Estratto dell’articolo di Giulio Pinco Caracciolo per “il Messaggero”
«Mi sono inventata tutto, ma avrei preferito di gran lunga che lui mi colpisse con un coltello: meglio una coltellata di tradimento». Con questa testimonianza shock Alessandra (nome di fantasia) ha ritrattato le sue denunce davanti ai giudici della quinta sezione collegiale. Aveva accusato il compagno L.G. di 53 anni per maltrattamenti reiterati nel tempo. In un anno, 2022-2023, numerosissime le richieste di intervento arrivate alle forze dell'ordine.
Presa per i capelli con violenza, strangolata, testa sbattuta ripetutamente contro il tavolo, costretta a subire vessazioni di ogni tipo. E ancora minacce di morte, cacciavite e coltello puntati alla gola, schiaffi, occhiali rotti, ecchimosi e lividi su tutto il corpo. Questo il quadro spaventoso che era emerso dalle parole della donna, portando prima a un divieto di avvicinamento e poi, dopo le indagini, alla custodia cautelare in carcere in attesa di giudizio per l'ex compagno della donna, che è ancora a processo.
Ieri in aula la sedicente vittima, che potrebbe rischiare l'accusa di calunnia, ha esordito in lacrime e spiazza tutti: «Ho inventato tutto io perché ero gelosa e sospettavo mi tradisse. Poi con il passare del tempo me ne sono pentita tantissimo. Ho riflettuto a lungo su quello che ho fatto e soprattutto sulle motivazioni che mi hanno portato a dire delle cose del genere».
Dice di essere attualmente in cura da uno psicologo per capire le motivazioni che l'hanno portata a inventare una cosa del genere. «[…] Ho fatto andare in carcere una persona e questa è una cosa gravissima […] Soffro di sanguinamento dal naso, di epistassi, e in quel periodo utilizzavo quel sangue per fingere di essere stata picchiata […]». Una versione che non convince totalmente gli inquirenti.

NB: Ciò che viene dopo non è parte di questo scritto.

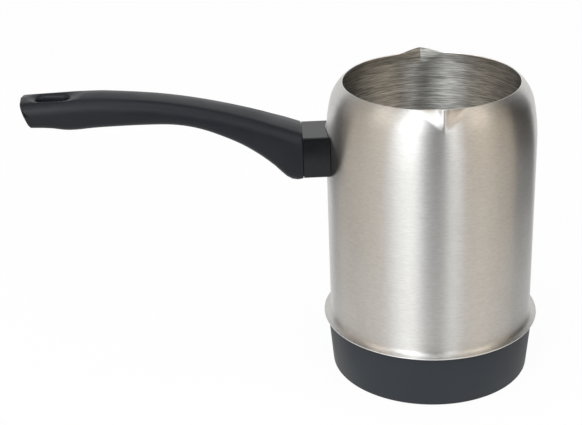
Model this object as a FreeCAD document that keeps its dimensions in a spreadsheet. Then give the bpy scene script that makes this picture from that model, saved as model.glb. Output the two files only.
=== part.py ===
"""Electric Turkish coffee pot with a cordless base: a parametric assembly in millimetres.

The pot's axis is Z, with z = 0 on the surface that it stands on.
The handle points along -X, and the two pouring lips along +Y and -Y.
"""
import FreeCAD, Part
import math
import os
import Sketcher

doc = FreeCAD.newDocument("coffee_pot")
sheet = doc.addObject("Spreadsheet::Sheet", "sizes")

SIZES = [
    # steel vessel
    ("rim_height", 140.3, "rim above the rest plane"),
    ("body_radius", 47.3, "outside, where the shoulder starts"),
    ("wall_taper", 0.4, "how far the wall narrows from the shoulder to the flared foot"),
    ("wall", 0.5, "steel of the vessel wall"),
    ("shoulder_drop", 27.9, "start of the shoulder, below the rim"),
    ("shoulder_long_radius", 90.0, "slow first curve of the shoulder"),
    ("shoulder_break", 11.7, "degrees of the slow curve"),
    ("shoulder_short_radius", 17.0, "quick second curve up to the rim"),
    ("flange_reach", 2.7, "reach of the flared foot beyond the wall"),
    ("flange_height", 26.0, "underside of the flared foot"),
    ("flare_radius", 2.5, "outside curve of the flare"),
    ("lip_reach", 42.9, "tip of a pouring lip from the axis"),
    ("lip_half_angle", 62.0, "degrees of each side of a lip to its centre line"),
    ("lip_depth", 8.0, "height over which a lip fades out"),
    ("lip_lean", 1.7, "how far its crease leans out on the way down"),
    ("lip_rise", 1.2, "tip above the rim"),
    ("lip_root_inset", 1.0, "start of a lip's rise, inside the rim's radius"),
    ("lip_tip_radius", 1.2, "crease at the tip, outside"),
    # floor and heater
    ("floor_rise", 10.0, "inside face of the vessel floor above the flare's underside"),
    ("floor_thickness", 1.0, "steel of the floor"),
    ("floor_skirt", 3.8, "turned-down edge of the floor"),
    ("spreader_radius", 33.5, "aluminium heat spreader"),
    ("spreader_thickness", 3.0, "aluminium heat spreader"),
    ("spreader_edge", 0.5, "bevel of the spreader's lower edge"),
    ("heater_ring_radius", 29.0, "centre line of the sheathed element"),
    ("heater_tube_radius", 3.2, "sheath of the element"),
    ("heater_bore_radius", 1.6, "filled bore of the sheath"),
    ("heater_bend_radius", 4.0, "bend that turns each end of the sheath down"),
    ("heater_end_drop", 1.2, "straight run of the sheath below its bend"),
    ("cold_pin_radius", 1.1, "terminal pin of the element"),
    ("cold_pin_end", 0.8, "pin beyond its brass link"),
    ("cold_pin_depth", 3.0, "pin held inside the sheath"),
    ("end_bead_radius", 2.2, "glass bead that seals the sheath"),
    ("end_bead_height", 0.8, "bead below the sheath"),
    # plastic base cup
    ("cup_inset", 2.8, "top of the cup inside the flare's edge"),
    ("cup_draft", 1.1, "how far the cup narrows down to the rest plane"),
    ("cup_edge_radius", 1.2, "rounded lower edge"),
    ("cup_gap", 0.5, "shadow line between cup and flare"),
    ("cup_wall", 2.2, "plastic of the cup"),
    ("rest_ring_width", 4.2, "annular rim that the pot stands on"),
    ("panel_height", 3.0, "underside of the bottom panel"),
    ("panel_thickness", 2.0, "bottom panel"),
    ("spigot_wall", 2.0, "ring that goes up inside the vessel"),
    ("spigot_height", 6.2, "spigot above the cup's shoulder"),
    ("spigot_clearance", 0.4, "spigot to the steel wall"),
    ("seal_height", 1.6, "square silicone ring in the spigot"),
    ("seal_depth", 1.0, "groove for the ring"),
    ("seal_edge", 0.6, "spigot above the ring"),
    ("seal_gap", 0.05, "ring to the steel wall"),
    # screws and posts of the cup
    ("post_circle", 36.6, "circle of the three posts"),
    ("post_radius", 2.4, "steel post"),
    ("post_bore", 1.25, "tapped hole of a post"),
    ("post_bore_depth", 11.0, "tapped hole of a post"),
    ("boss_radius", 4.3, "plastic boss under a post"),
    ("boss_height", 14.0, "top of a boss above the rest plane"),
    ("base_screw_radius", 1.2, "shank of a cup screw"),
    ("base_screw_length", 17.0, "shank of a cup screw"),
    ("base_screw_head", 2.8, "head radius"),
    ("base_screw_head_height", 1.8, "head height"),
    ("screw_hole_play", 0.35, "hole in plastic round a shank"),
    ("head_play", 0.4, "recess round a head"),
    ("head_ledge", 5.2, "ledge that a head pulls on, above the rest plane"),
    # cordless coupler
    ("coupler_mouth", 3.4, "lower edge of the coupler skirt"),
    ("coupler_drop", 20.0, "underside of the coupler plate, below the inside of the floor"),
    ("coupler_plate_thickness", 2.0, "coupler plate"),
    ("coupler_radius", 24.5, "rim of the coupler plate"),
    ("skirt_radius", 17.4, "outside of the socket skirt"),
    ("skirt_wall", 2.1, "plastic of the skirt"),
    ("skirt_hole_play", 0.6, "cup panel round the skirt"),
    ("core_radius", 8.0, "insulating core of the socket"),
    ("core_bore", 5.4, "well round the live pin"),
    ("core_mouth", 5.0, "lower end of the core"),
    ("live_pin_radius", 2.4, "centre pin"),
    ("live_pin_mouth", 6.0, "rounded lower end of the centre pin"),
    ("pin_shoulder_radius", 3.4, "shoulder of the centre pin under the plate"),
    ("pin_shoulder_height", 0.8, "shoulder of the centre pin under the plate"),
    ("pin_shank_radius", 2.0, "centre pin where it passes through the plate"),
    ("pin_head_radius", 3.6, "riveted head above the plate"),
    ("pin_head_height", 0.8, "riveted head above the plate"),
    ("ring_thickness", 0.6, "sheet of the contact rings"),
    ("ring_mouth", 6.2, "lower edge of the contact rings"),
    ("ring_play", 0.05, "contact ring to its plastic"),
    ("tab_width", 3.0, "tabs that pass through the plate"),
    ("tab_play", 0.1, "slot round a tab"),
    # studs that hang the coupler from the spreader
    ("stud_circle", 21.0, "circle of the three studs"),
    ("stud_radius", 1.5, "welded stud"),
    ("stud_play", 0.2, "hole round a stud"),
    ("nut_flats", 5.5, "across the flats of a nut"),
    ("nut_height", 2.4, "nut below the coupler plate"),
    ("stud_end", 1.0, "stud beyond its nut"),
    # boil-dry cut-out
    ("carrier_rise", 11.0, "underside of the carrier plate, above that of the coupler"),
    ("carrier_thickness", 2.0, "carrier plate"),
    ("carrier_radius", 24.0, "rim of the carrier plate"),
    ("sleeve_radius", 3.1, "spacer sleeve round a stud"),
    ("sleeve_gap", 0.1, "sleeve below the spreader"),
    ("pole_offset", 7.6, "each pole from the centre plane"),
    ("pin_station", -1.0, "push pin along X"),
    ("arm_root", 9.0, "pivot of a contact arm along X"),
    ("arm_reach", 19.6, "contact arm from pivot to tip"),
    ("arm_tail", 1.4, "contact arm behind its pivot"),
    ("arm_width", 4.4, "contact arm"),
    ("arm_thickness", 0.4, "contact arm"),
    ("root_rivet_radius", 1.0, "rivet at an arm's root"),
    ("arm_rise", 6.5, "upper face of a contact arm, above the coupler plate's underside"),
    ("contact_station", -8.6, "silver contacts along X"),
    ("contact_radius", 1.5, "silver contact"),
    ("contact_height", 0.7, "silver contact"),
    ("contact_gap", 0.1, "modelled gap of the closed contacts"),
    ("arm_seat_gap", 0.2, "arm above its link"),
    ("disc_radius", 6.4, "snap disc"),
    ("disc_thickness", 0.4, "snap disc"),
    ("disc_dome", 0.7, "dome of a snap disc"),
    ("disc_gap", 0.1, "disc to the spreader and to its ledge"),
    ("disc_cup_wall", 1.0, "ring that holds a disc"),
    ("disc_cup_play", 0.25, "ring round a disc"),
    ("disc_cup_gap", 0.4, "ring below the spreader"),
    ("push_pin_radius", 1.0, "ceramic push pin"),
    ("push_pin_play", 0.06, "guide hole round a push pin"),
    ("push_pin_gap", 0.25, "free play at each end of a push pin"),
    ("pin_collar_radius", 1.7, "collar that keeps a push pin in"),
    ("pin_collar_height", 1.0, "collar that keeps a push pin in"),
    ("pin_collar_gap", 0.4, "collar below the carrier plate"),
    ("strip_thickness", 0.6, "brass strips"),
    ("strip_width", 4.0, "brass strips"),
    ("strip_overlap", 1.5, "link below an arm, past the pivot"),
    ("fixed_post_station", -13.0, "riser of a fixed contact along X"),
    ("pedestal_length", 5.0, "plastic pedestal under an arm's root"),
    # handle: distances along it start at the wall, and heights at the tongue's middle
    ("handle_drop", 30.8, "tongue's middle below the rim"),
    ("collar_half_height", 9.5, "half of the collar's height"),
    ("collar_half_width", 11.35, "half of the collar's width"),
    ("collar_length", 10.7, "joint of collar and grip, from the wall"),
    ("collar_edge_radius", 0.9, "edges of the collar"),
    ("collar_wall_gap", 0.15, "collar to the steel wall"),
    ("grip_end_top", 135.3, "far end of the grip, upper edge, from the wall"),
    ("grip_end_bottom", 132.1, "far end of the grip, lower edge, from the wall"),
    ("grip_end_radius", 2.6, "rounded far end"),
    ("slot_centre", 120.9, "hanging slot, from the wall"),
    ("slot_length", 14.4, "hanging slot"),
    ("slot_width", 7.6, "hanging slot"),
    ("slot_chamfer", 1.1, "softened mouth of the slot"),
    ("bracket_thickness", 3.0, "steel tongue"),
    ("bracket_width", 12.0, "steel tongue"),
    ("bracket_bend", 13.7, "bend of the tongue, from the wall"),
    ("bracket_end", 36.7, "end of the tongue, from the wall"),
    ("bracket_end_rise", 14.0, "tongue's rise from bend to end"),
    ("saddle_thickness", 1.2, "plate welded to the pot"),
    ("saddle_half_height", 7.0, "plate welded to the pot"),
    ("saddle_half_width", 9.0, "plate welded to the pot"),
    ("weld_gap", 0.05, "plate to the steel wall"),
    ("tongue_play", 0.3, "socket round the tongue"),
    ("handle_screw_station", 27.7, "screw through the tongue, from the wall"),
    ("handle_screw_radius", 1.95, "shank of the handle screw"),
    ("handle_screw_head", 3.5, "head radius"),
    ("handle_screw_head_height", 2.4, "head height"),
    ("handle_screw_ledge", 4.2, "ledge below the tongue's middle"),
    ("handle_screw_tip", 3.0, "screw tip above the tongue's middle"),
    ("head_recess_depth", 14.0, "open well below the handle screw's head"),
    ("thread_play", 0.05, "tapped hole round a shank"),
    ("beyond", 5.0, "length that a cut reaches past its piece"),
]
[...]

Alcuni episodi in particolare dimostrerebbero che in quella casa probabilmente non si respirava un clima tranquillo e sereno nonostante le parole della presunta vittima.
Tra i numerosi interventi delle forze dell'ordine, in quella casa alla periferia di Roma, infatti c'è una chiamata da parte dei vicini che una sera hanno sentito delle urla provenire dall'appartamento. «Stavamo guardando un film horror - replica lei cercando in continuazione lo sguardo dell'imputato - E io avevo paura quindi ho iniziato a urlare.
Quando i carabinieri sono intervenuti si sono messi a ridere. Poi il problema è che i miei vicini sono anche i proprietari del mio appartamento e adesso, dato che la figlia è incinta, stanno facendo di tutto per riprendere la casa e darla a lei per questo mi hanno messo in difficoltà».
[…] «Credo che lui in fondo mi abbia sempre amata e mi diceva che saremmo tornati insieme». Un comportamento quello di Alessandra riscontrato in tante donne vittime di violenza che ritrattano per paura di perdere la persona amata.
Un meccanismo psicologico contorto e difficile da dimostrare. Infatti i giudici vogliono vederci più chiaro e chiedono di sentire nella prossima udienza i testimoni e i numerosi carabinieri intervenuti in seguito alle richieste di aiuto della donna. E quando alla luce delle nuove dichiarazioni viene richiesta e accordata la revoca della misura cautelare in carcere, Alessandra chiede che l'imputato torni subito a vivere a casa con lei: «Lui non ha fatto nulla. Se c'è qualcuno che deve chiedere scusa sono, ti prego amore perdonami».